** COLLECTED DATA **
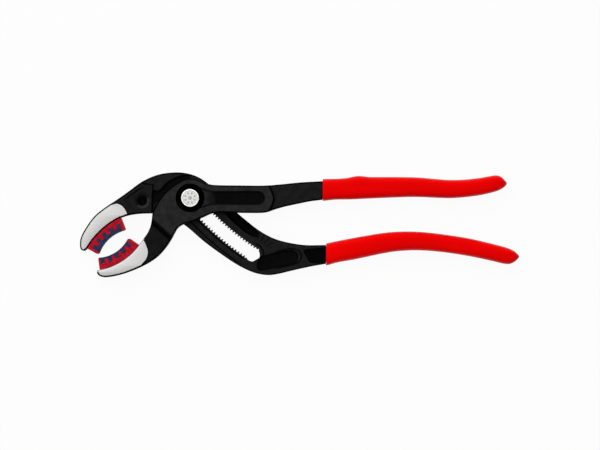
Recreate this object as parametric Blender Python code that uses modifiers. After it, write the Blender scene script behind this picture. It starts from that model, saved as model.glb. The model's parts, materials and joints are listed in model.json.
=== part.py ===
"""Water pump pliers with a curved slot, a push-button joint and soft jaw inserts.

The tool lies flat, closed at its smallest setting. X runs from the jaws to the handles, Y runs
across the handles and Z through the thickness. The origin is on the joint's axis, in the plane
of the back faces. All lengths are in metres.
"""

import math

import bmesh
import bpy
from mathutils import Matrix, Vector
from mathutils.geometry import interpolate_bezier

# The whole tool, measured from the joint's axis.
JAW_REACH = 0.0626
HANDLE_REACH = 0.1876
HEAD_HEIGHT = 0.0596
HEAD_THICKNESS = 0.014

# Clearances between pieces, and the overrun of every cutter.
RUNNING_GAP = 0.0003
SEAT_GAP = 0.0003
BOND_GAP = 0.0002
OVERRUN = 0.002

# The box of the outer lever, the band of the inner lever that slides through it, and the arms.
PLATE_THICKNESS = 0.0042
ARM_THICKNESS = 0.0075
NECK_STEP = 0.0006
HEAD_STEP = 0.0014
FORGED_EDGE = 0.0008
POCKET_DEPTH = 0.0008
DIMPLE_RADIUS = 0.0040
DIMPLE_DEPTH = 0.0010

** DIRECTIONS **
Return the lines above exactly, keeping every word.

** RESPONSE TO THIS TASK **
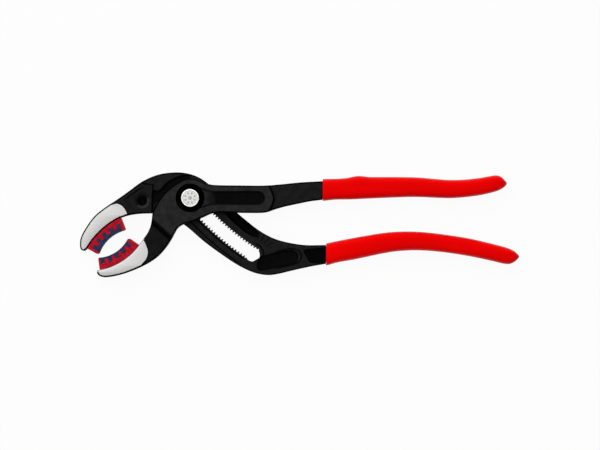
Recreate this object as parametric Blender Python code that uses modifiers. After it, write the Blender scene script behind this picture. It starts from that model, saved as model.glb. The model's parts, materials and joints are listed in model.json.
=== part.py ===
"""Water pump pliers with a curved slot, a push-button joint and soft jaw inserts.

The tool lies flat, closed at its smallest setting. X runs from the jaws to the handles, Y runs
across the handles and Z through the thickness. The origin is on the joint's axis, in the plane
of the back faces. All lengths are in metres.
"""

import math

import bmesh
import bpy
from mathutils import Matrix, Vector
from mathutils.geometry import interpolate_bezier

# The whole tool, measured from the joint's axis.
JAW_REACH = 0.0626
HANDLE_REACH = 0.1876
HEAD_HEIGHT = 0.0596
HEAD_THICKNESS = 0.014

# Clearances between pieces, and the overrun of every cutter.
RUNNING_GAP = 0.0003
SEAT_GAP = 0.0003
BOND_GAP = 0.0002
OVERRUN = 0.002

# The box of the outer lever, the band of the inner lever that slides through it, and the arms.
PLATE_THICKNESS = 0.0042
ARM_THICKNESS = 0.0075
NECK_STEP = 0.0006
HEAD_STEP = 0.0014
FORGED_EDGE = 0.0008
POCKET_DEPTH = 0.0008
DIMPLE_RADIUS = 0.0040
DIMPLE_DEPTH = 0.0010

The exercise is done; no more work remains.